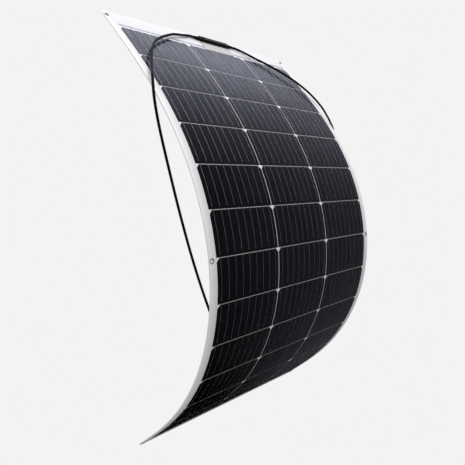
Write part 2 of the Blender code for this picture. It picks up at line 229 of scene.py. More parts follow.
# %% [markdown]
# ## The two leads
# Each lead leaves its end of the box, comes round the side of the sheet, hangs behind it and meets
# the other in a connector. A cable is a curve with a round bevel: the points say where its middle
# runs, and Blender skins it. The points are those that the engineering model was made from, with a
# Catmull-Rom curve through them, which passes through each point and has no kinks.

# %% The leads' routes
LEAD_DIAMETER = 0.005
LEAD_POINTS = 241
STEPS_A_SPAN = 24
LEFT_ROUTE = (
    (-0.0451, 0.0280, 0.0425), (-0.060, 0.0275, 0.042), (-0.083, 0.0215, 0.0365),
    (-0.110, 0.015, 0.0305), (-0.134, 0.0055, 0.0205), (-0.157, -0.005, 0.0095),
    (-0.183, -0.0195, -0.006), (-0.202, -0.0345, -0.0235), (-0.218, -0.0495, -0.042),
    (-0.231, -0.0645, -0.0615), (-0.244, -0.080, -0.0815), (-0.257, -0.097, -0.105),
    (-0.2625, -0.1035, -0.142), (-0.257, -0.102, -0.190), (-0.245, -0.1015, -0.264),
    (-0.2315, -0.1015, -0.3395), (-0.216, -0.102, -0.415), (-0.197, -0.1025, -0.4895),
    (-0.174, -0.103, -0.563), (-0.150, -0.1035, -0.6215), (-0.129, -0.098, -0.661),
    (-0.1075, -0.079, -0.688), (-0.091, -0.062, -0.703), (-0.077, -0.0475, -0.7125),
    (-0.0645, -0.0385, -0.718), (-0.0503, -0.037, -0.719))
RIGHT_ROUTE = (
    (0.0691, 0.028, 0.0425), (0.083, 0.0275, 0.042), (0.104, 0.020, 0.0345),
    (0.128, 0.0095, 0.0235), (0.158, -0.0015, 0.012), (0.186, -0.016, -0.0035),
    (0.212, -0.0305, -0.020), (0.232, -0.0465, -0.0395), (0.245, -0.0605, -0.058),
    (0.253, -0.0745, -0.0775), (0.2585, -0.087, -0.097), (0.2605, -0.098, -0.1175),
    (0.2605, -0.1085, -0.1385), (0.261, -0.115, -0.163), (0.255, -0.1125, -0.2255),
    (0.245, -0.1115, -0.285), (0.231, -0.1115, -0.3585), (0.214, -0.111, -0.437),
    (0.1935, -0.1105, -0.514), (0.1715, -0.110, -0.5805), (0.148, -0.1075, -0.6355),
    (0.123, -0.090, -0.674), (0.105, -0.0745, -0.6925), (0.0875, -0.0605, -0.7045),
    (0.073, -0.0475, -0.713), (0.0605, -0.0385, -0.718), (0.0463, -0.037, -0.719))


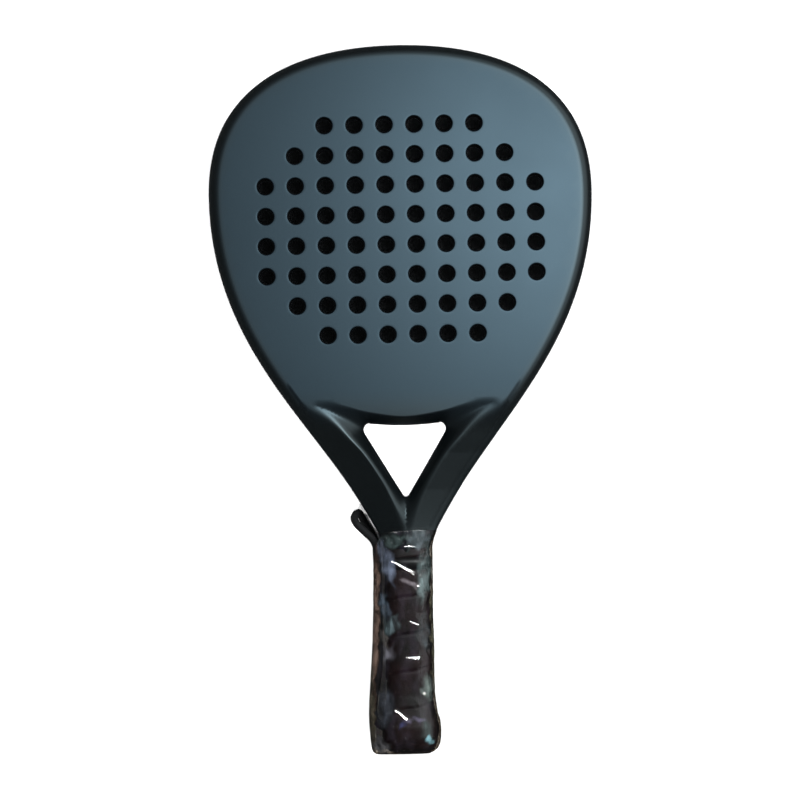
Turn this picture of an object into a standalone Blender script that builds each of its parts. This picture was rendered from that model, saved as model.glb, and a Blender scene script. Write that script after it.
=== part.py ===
"""Padel racket, lying on its rear face.

Metres. +X is to the player's right, +Y runs from the butt to the head's tip, and +Z is the
front face's normal. The origin is the middle of the resting surface under the whole racket.
"""

from math import cos, pi, radians, sin

import bmesh
import bpy
from mathutils import Vector

MM = 0.001
FIT_GAP = 0.3                    # clearance between neighbouring pieces, mm

# ---- driving dimensions, mm ----
LENGTH = 455.2                   # butt to tip
THICKNESS = 38.0                 # the rules' limit for the head
MID_Z = THICKNESS / 2
TIP_Y = LENGTH / 2
BUTT_Y = -LENGTH / 2

HALF_WIDTH = 122.9               # head's outline: widest point and the arm's corner
WIDEST_Y = 132.5
TIP_HANDLE = 64.6                # lengths of the outline's Bezier handles
UPPER_HANDLE = 72.3
LOWER_HANDLE = 86.0
ARM_HANDLE = 62.9
ARM_X, ARM_Y = 37.3, -53.2
ARM_ANGLE = radians(33.5)        # the arms' slant from the racket's axis
NECK_X, NECK_Y = 15.4, -94.0
NECK_HANDLE = 6.8

RIM_DEPTH = 14.0                 # the tube, from its outside to the core
RIM_ROUND = 7.0                  # rounded shoulder outside the flat face
TUBE_WALL = 2.6
SKIN = 1.2                       # each face laminate

HOLE_PITCH = 19.22
HOLE_DIAMETER = 10.5
HOLE_CENTRE_Y = 109.3
HOLE_ROWS = (6, 8, 10, 10, 10, 10, 8, 6)
HOLE_SIDES = 8

THROAT_TOP_Y = -15.5             # the triangular opening
THROAT_HALF = 27.6
THROAT_APEX_Y = -61.3
BRIDGE_TOP_Y = -6.5
BRIDGE_INSET = 2.0               # the crosspiece is this much lower than the head, on each face
BRIDGE_ROUND = 4.0
FACE_EDGE = ((61.0, 2.6), (40.0, -4.2), (19.0, -8.4), (0.0, -9.6))

LEG_HALF = 13.4                  # bare handle, half its width and half its depth
LEG_DEPTH = 11.2
LEG_GAP = 2.0                    # half the slot between the two legs
LEG_END_Y = -217.0

GRIP_TOP_Y = -95.0
GRIP_HALF = 15.9
GRIP_WALL = 1.9
GRIP_FLATTER = 1.3               # the handle is this much shallower than wide, on each side
BUTT_HALF = 18.9

FINISHING_WALL = 0.3
FINISHING_GAP = 0.2

CAP_TOP_Y = -198.0
CAP_WALL = 1.2

CORD_DIAMETER = 5.0
CORD_EXIT_Y = -210.2
CORD_SLOT = (16.0, 8.4, 12.0)
CORD_SPACING = 1.15              # from one point of the route to the next, in diameters
KNOT_RADII = (2.5, 4.4, 5.6)
STAPLE_WIRE = 0.7

FILM_WALL = 0.4
FILM_TOP_Y = -83.0


# ---- helpers ----
def clear_scene():
    for thing in list(bpy.data.objects):
        bpy.data.objects.remove(thing, do_unlink=True)


def collection(name):
    made = bpy.data.collections.new(name)
    bpy.context.scene.collection.children.link(made)
    return made


def material(name, colour, roughness, metallic=0.0, alpha=1.0):
    made = bpy.data.materials.new(name)
    made.use_nodes = True
    shader = made.node_tree.nodes["Principled BSDF"]
    shader.inputs["Base Color"].default_value = (*colour, 1.0)
    shader.inputs["Roughness"].default_value = roughness
    shader.inputs["Metallic"].default_value = metallic
    shader.inputs["Alpha"].default_value = alpha
    return made


def link(name, data, look=None, where=None):
    made = bpy.data.objects.new(name, data)
    (where or PARTS).objects.link(made)
    if look:
        data.materials.append(look)
    return made


def hide_as_cutter(cutter):
    cutter.hide_render = True
    cutter.display_type = "WIRE"
    return cutter


def subtract(target, cutter):
    cut = target.modifiers.new("cut_" + cutter.name, "BOOLEAN")
    cut.operation = "DIFFERENCE"
    cut.solver = "EXACT"
    cut.object = cutter


def thicken(target, wall):
    shell = target.modifiers.new("wall", "SOLIDIFY")
    shell.thickness = wall * MM
    shell.offset = -1.0


def bezier(start, start_pull, end_pull, end, steps):
    """Points of one cubic stretch, without its last point."""
    points = []
    for step in range(steps):
        t = step / steps
        s = 1.0 - t
        points.append(start * s ** 3 + start_pull * 3 * s * s * t
                      + end_pull * 3 * s * t * t + end * t ** 3)
    return points


def flat_piece(name, outlines, low, high, look=None, where=None):
    """A plate from closed outlines in plan; an outline inside another is a hole."""
    curve = bpy.data.curves.new(name, "CURVE")
    curve.dimensions = "2D"
    curve.fill_mode = "BOTH"
    curve.extrude = (high - low) / 2 * MM
    for outline in outlines:
        spline = curve.splines.new("POLY")
        spline.points.add(len(outline) - 1)
        for point, (x, y) in zip(spline.points, outline):
            point.co = (x * MM, y * MM, 0.0, 1.0)
        spline.use_cyclic_u = True
    made = link(name, curve, look, where)
    made.location.z = (low + high) / 2 * MM
    return made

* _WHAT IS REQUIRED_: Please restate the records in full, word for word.

* _EXERCISE RESPONSE_:
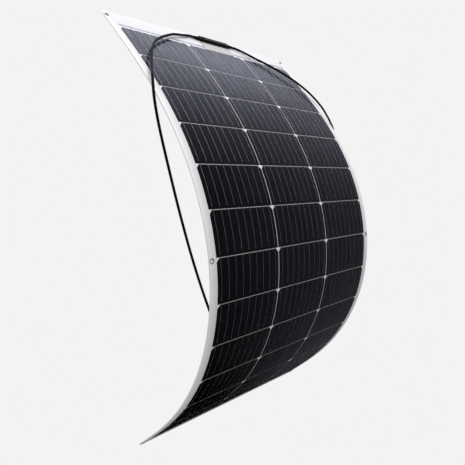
Write part 2 of the Blender code for this picture. It picks up at line 229 of scene.py. More parts follow.
# %% [markdown]
# ## The two leads
# Each lead leaves its end of the box, comes round the side of the sheet, hangs behind it and meets
# the other in a connector. A cable is a curve with a round bevel: the points say where its middle
# runs, and Blender skins it. The points are those that the engineering model was made from, with a
# Catmull-Rom curve through them, which passes through each point and has no kinks.

# %% The leads' routes
LEAD_DIAMETER = 0.005
LEAD_POINTS = 241
STEPS_A_SPAN = 24
LEFT_ROUTE = (
    (-0.0451, 0.0280, 0.0425), (-0.060, 0.0275, 0.042), (-0.083, 0.0215, 0.0365),
    (-0.110, 0.015, 0.0305), (-0.134, 0.0055, 0.0205), (-0.157, -0.005, 0.0095),
    (-0.183, -0.0195, -0.006), (-0.202, -0.0345, -0.0235), (-0.218, -0.0495, -0.042),
    (-0.231, -0.0645, -0.0615), (-0.244, -0.080, -0.0815), (-0.257, -0.097, -0.105),
    (-0.2625, -0.1035, -0.142), (-0.257, -0.102, -0.190), (-0.245, -0.1015, -0.264),
    (-0.2315, -0.1015, -0.3395), (-0.216, -0.102, -0.415), (-0.197, -0.1025, -0.4895),
    (-0.174, -0.103, -0.563), (-0.150, -0.1035, -0.6215), (-0.129, -0.098, -0.661),
    (-0.1075, -0.079, -0.688), (-0.091, -0.062, -0.703), (-0.077, -0.0475, -0.7125),
    (-0.0645, -0.0385, -0.718), (-0.0503, -0.037, -0.719))
RIGHT_ROUTE = (
    (0.0691, 0.028, 0.0425), (0.083, 0.0275, 0.042), (0.104, 0.020, 0.0345),
    (0.128, 0.0095, 0.0235), (0.158, -0.0015, 0.012), (0.186, -0.016, -0.0035),
    (0.212, -0.0305, -0.020), (0.232, -0.0465, -0.0395), (0.245, -0.0605, -0.058),
    (0.253, -0.0745, -0.0775), (0.2585, -0.087, -0.097), (0.2605, -0.098, -0.1175),
    (0.2605, -0.1085, -0.1385), (0.261, -0.115, -0.163), (0.255, -0.1125, -0.2255),
    (0.245, -0.1115, -0.285), (0.231, -0.1115, -0.3585), (0.214, -0.111, -0.437),
    (0.1935, -0.1105, -0.514), (0.1715, -0.110, -0.5805), (0.148, -0.1075, -0.6355),
    (0.123, -0.090, -0.674), (0.105, -0.0745, -0.6925), (0.0875, -0.0605, -0.7045),
    (0.073, -0.0475, -0.713), (0.0605, -0.0385, -0.718), (0.0463, -0.037, -0.719))


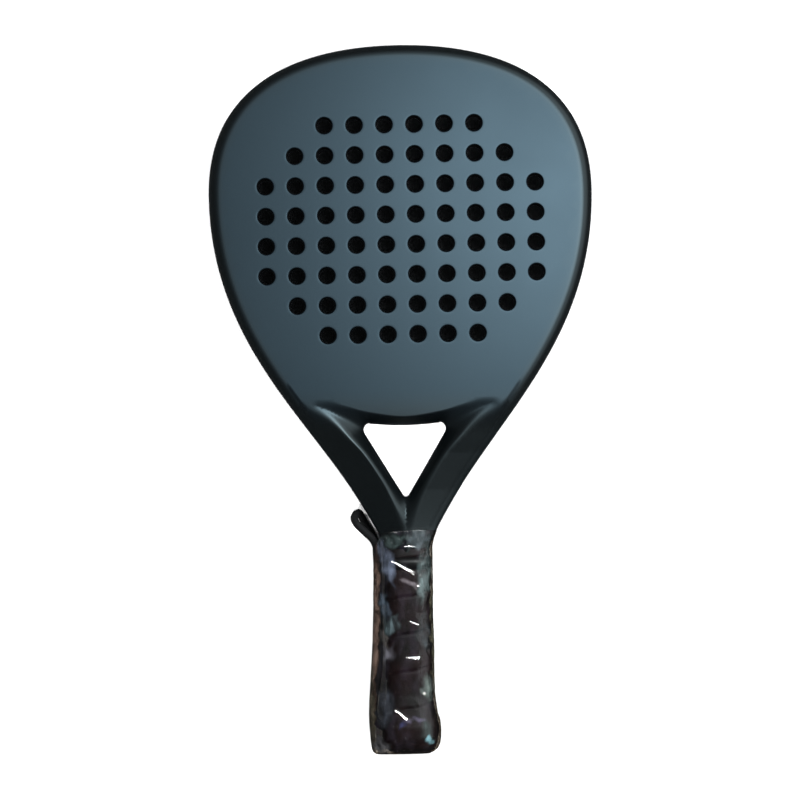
Turn this picture of an object into a standalone Blender script that builds each of its parts. This picture was rendered from that model, saved as model.glb, and a Blender scene script. Write that script after it.
=== part.py ===
"""Padel racket, lying on its rear face.

Metres. +X is to the player's right, +Y runs from the butt to the head's tip, and +Z is the
front face's normal. The origin is the middle of the resting surface under the whole racket.
"""

from math import cos, pi, radians, sin

import bmesh
import bpy
from mathutils import Vector

MM = 0.001
FIT_GAP = 0.3                    # clearance between neighbouring pieces, mm

# ---- driving dimensions, mm ----
LENGTH = 455.2                   # butt to tip
THICKNESS = 38.0                 # the rules' limit for the head
MID_Z = THICKNESS / 2
TIP_Y = LENGTH / 2
BUTT_Y = -LENGTH / 2

HALF_WIDTH = 122.9               # head's outline: widest point and the arm's corner
WIDEST_Y = 132.5
TIP_HANDLE = 64.6                # lengths of the outline's Bezier handles
UPPER_HANDLE = 72.3
LOWER_HANDLE = 86.0
ARM_HANDLE = 62.9
ARM_X, ARM_Y = 37.3, -53.2
ARM_ANGLE = radians(33.5)        # the arms' slant from the racket's axis
NECK_X, NECK_Y = 15.4, -94.0
NECK_HANDLE = 6.8

RIM_DEPTH = 14.0                 # the tube, from its outside to the core
RIM_ROUND = 7.0                  # rounded shoulder outside the flat face
TUBE_WALL = 2.6
SKIN = 1.2                       # each face laminate

HOLE_PITCH = 19.22
HOLE_DIAMETER = 10.5
HOLE_CENTRE_Y = 109.3
HOLE_ROWS = (6, 8, 10, 10, 10, 10, 8, 6)
HOLE_SIDES = 8

THROAT_TOP_Y = -15.5             # the triangular opening
THROAT_HALF = 27.6
THROAT_APEX_Y = -61.3
BRIDGE_TOP_Y = -6.5
BRIDGE_INSET = 2.0               # the crosspiece is this much lower than the head, on each face
BRIDGE_ROUND = 4.0
FACE_EDGE = ((61.0, 2.6), (40.0, -4.2), (19.0, -8.4), (0.0, -9.6))

LEG_HALF = 13.4                  # bare handle, half its width and half its depth
LEG_DEPTH = 11.2
LEG_GAP = 2.0                    # half the slot between the two legs
LEG_END_Y = -217.0

GRIP_TOP_Y = -95.0
GRIP_HALF = 15.9
GRIP_WALL = 1.9
GRIP_FLATTER = 1.3               # the handle is this much shallower than wide, on each side
BUTT_HALF = 18.9

FINISHING_WALL = 0.3
FINISHING_GAP = 0.2

CAP_TOP_Y = -198.0
CAP_WALL = 1.2

CORD_DIAMETER = 5.0
CORD_EXIT_Y = -210.2
CORD_SLOT = (16.0, 8.4, 12.0)
CORD_SPACING = 1.15              # from one point of the route to the next, in diameters
KNOT_RADII = (2.5, 4.4, 5.6)
STAPLE_WIRE = 0.7

FILM_WALL = 0.4
FILM_TOP_Y = -83.0


# ---- helpers ----
def clear_scene():
    for thing in list(bpy.data.objects):
        bpy.data.objects.remove(thing, do_unlink=True)


def collection(name):
    made = bpy.data.collections.new(name)
    bpy.context.scene.collection.children.link(made)
    return made


def material(name, colour, roughness, metallic=0.0, alpha=1.0):
    made = bpy.data.materials.new(name)
    made.use_nodes = True
    shader = made.node_tree.nodes["Principled BSDF"]
    shader.inputs["Base Color"].default_value = (*colour, 1.0)
    shader.inputs["Roughness"].default_value = roughness
    shader.inputs["Metallic"].default_value = metallic
    shader.inputs["Alpha"].default_value = alpha
    return made


def link(name, data, look=None, where=None):
    made = bpy.data.objects.new(name, data)
    (where or PARTS).objects.link(made)
    if look:
        data.materials.append(look)
    return made


def hide_as_cutter(cutter):
    cutter.hide_render = True
    cutter.display_type = "WIRE"
    return cutter


def subtract(target, cutter):
    cut = target.modifiers.new("cut_" + cutter.name, "BOOLEAN")
    cut.operation = "DIFFERENCE"
    cut.solver = "EXACT"
    cut.object = cutter


def thicken(target, wall):
    shell = target.modifiers.new("wall", "SOLIDIFY")
    shell.thickness = wall * MM
    shell.offset = -1.0


def bezier(start, start_pull, end_pull, end, steps):
    """Points of one cubic stretch, without its last point."""
    points = []
    for step in range(steps):
        t = step / steps
        s = 1.0 - t
        points.append(start * s ** 3 + start_pull * 3 * s * s * t
                      + end_pull * 3 * s * t * t + end * t ** 3)
    return points


def flat_piece(name, outlines, low, high, look=None, where=None):
    """A plate from closed outlines in plan; an outline inside another is a hole."""
    curve = bpy.data.curves.new(name, "CURVE")
    curve.dimensions = "2D"
    curve.fill_mode = "BOTH"
    curve.extrude = (high - low) / 2 * MM
    for outline in outlines:
        spline = curve.splines.new("POLY")
        spline.points.add(len(outline) - 1)
        for point, (x, y) in zip(spline.points, outline):
            point.co = (x * MM, y * MM, 0.0, 1.0)
        spline.use_cyclic_u = True
    made = link(name, curve, look, where)
    made.location.z = (low + high) / 2 * MM
    return made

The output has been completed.